Прошло несколько минут, прежде чем все немного успокоились, и Мирцея смогла продолжить, правда, уже без прежней сочувственной нотки:
– Мы сожалеем, что госпожа Эльма умерла, но даже наш лекарь не способен на чудеса. Она была похоронена сразу же, в этот же день, – мы не могли допустить, чтобы страшная неизвестная болезнь уничтожила всех жителей Остенвила!
– Не думаю, что от этой заразы, которую вы так испугались, пострадал здесь ещё хоть кто-то. – В голосе молодого мужчины, всё время державшегося за спинами товарищей, звучала нескрываемая горечь. – Но если моя мать действительно умерла, мы настойчиво требуем выдать нам её тело, чтобы с полагающимися почестями похоронить в семейной усыпальнице лангракса Солонии.
Мирцея с интересом разглядывала говорившего. Молодой человек был красив, с тонкими чертами лица. На плечи падали густые, чуть волнистые пряди каштановых волос. Тёмные глаза его смотрели грустно-насмешливо.
– Я надеюсь, в нашем требовании нет ничего противоречащего законам Нумерии?
Аврус Гентоп опять подскочил как ужаленный. Его пронзительный голос впился в потолок:
– Конечно же есть! Третий пункт Закона о смерти гласит, что «погребённый покойник, похороненный в земле или в специальном сооружении, не может быть извлечён оттуда ни при каких условиях, дабы не тревожить священный прах усопшего нашими земными делами, а его душу – суетой жизни».
Суан Дейлоп усмехнулся:
– Ничего, госпожа Эльма простит нам суету этой жизни! Но если мы оставим её лежать в чужой неприветливой земле, её душа будет преследовать нас вечно.
Гентоп, усевшийся на своё место с чувством исполненного долга, вздёрнул подбородок:
– Душа не покинет своего тела, так что вам в Солонии она не страшна.
Ярость плеснулась в глазах Эйриса Гинратуса, но он вполне спокойно произнёс:
– Уважаемый судья забыл, видимо, что гласит второй пункт этого Закона: «Каждый усопший должен быть оплакан своими родными и получить все причитающиеся ему почести». Моя мать, увы, была лишена этого, а значит, вы нарушили свой собственный закон.
Быстро моргая своими поросячьими глазками, Аврус уже приготовился вступить с наглецом в перепалку, когда Мирцея, резко взмахнув рукой, решительно прекратила не в меру затянувшуюся дискуссию, грозившую загнать присутствующих в беспросветные дебри юридических хитросплетений.

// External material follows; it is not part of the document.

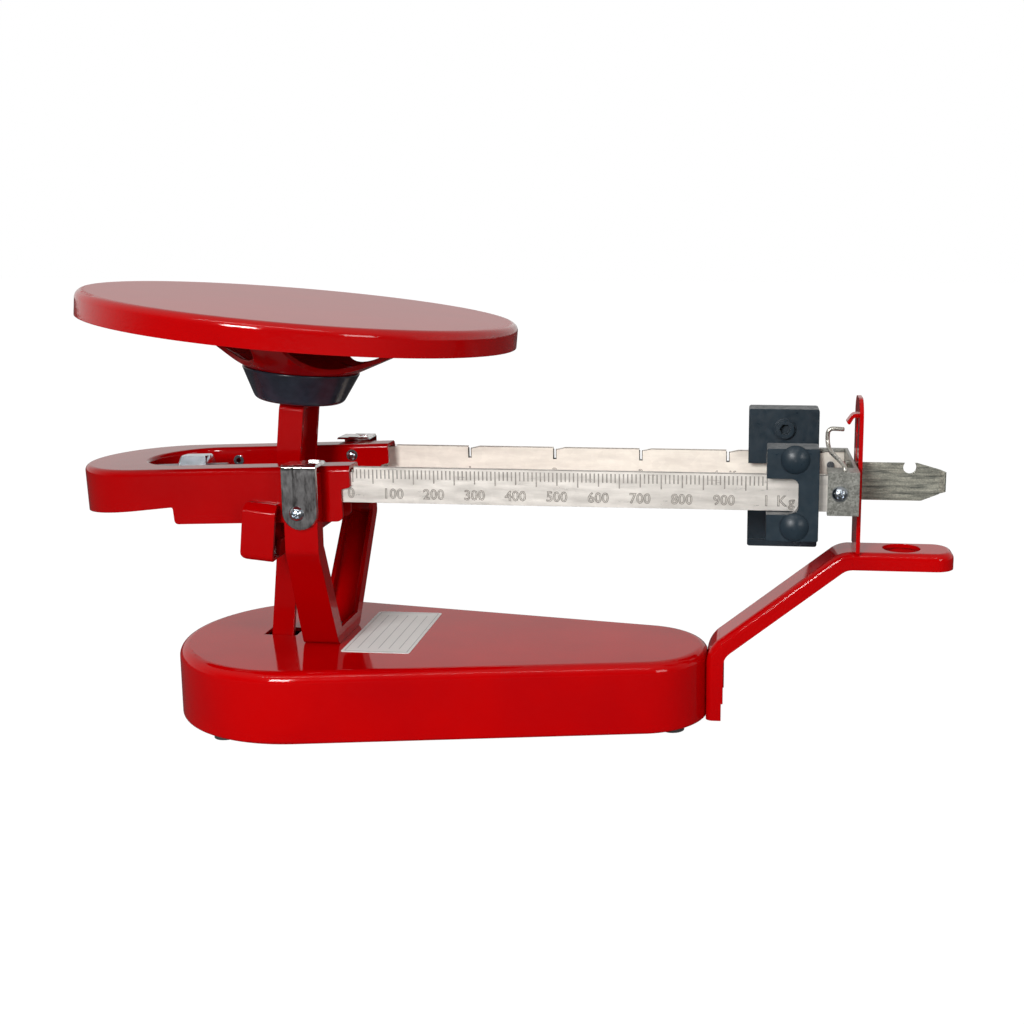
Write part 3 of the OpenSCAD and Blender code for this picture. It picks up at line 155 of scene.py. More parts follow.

– Довольно! Мы понимаем вашу боль, господа, но тело останется там, где ему и положено быть, в земле! И передайте вашему ланграксу наши глубокие соболезнования!
Но Дейлоп не собирался отступать так просто:
– Мы хотели бы увидеть могилу, чтобы украсить её любимыми цветами госпожи Эльмы.
– Это совершенно невозможно! Болезнь слишком заразна, уже умерла прислужница, ухаживавшая за вашей госпожой. Поэтому наш Совет принял мудрое решение сохранить в тайне место захоронения!
Уже две руки с обеих сторон опустились на плечи Эйлина Крока, разразившегося новой порцией отборных ругательств, самыми нежными из которых были «вонючие ублюдки» и «проститутки кусок». Мирцея брезгливо поморщилась, но продолжила, слегка повысив голос, чтобы перекрыть этот бычий рёв:
– Единственное, что мы можем вам предоставить, – подписанное лично Главным лекарем заключение о причине смерти госпожи Гинратус, которое вы сможете отвезти своему ланграксу. Если оно вам потребуется, я готова… мы готовы вам его передать.
Эйрис коротко взглянул на товарищей:
– Хорошо. Мы хотим завтра же получить это заключение. Но… – его глаза впились в лицо Мирцеи, – сначала мы желаем лично побеседовать с вашим Главным лекарем. Причём немедленно!
Смятение, мелькнувшее на лице жены Повелителя, которое она постаралась тут же скрыть за напускным безразличием, сказало ему больше, чем все произнесённые до этого момента слова.
– Мы подумаем и дадим вам ответ позже! – Мирцее хотелось поскорее закончить этот тягостный разговор, и она повернулась в Рубелию.
Тот, изнемогая под тяжестью короны и жестоко потея в плаще из плотного шёлка, решительно заявил:
– Вы получите наш ответ. И заключение тоже. Прощайте.
Дверь за послами закрылась. В мрачной тишине, повисшей вдруг в Зале, было слышно только шумное дыхание Повелителя.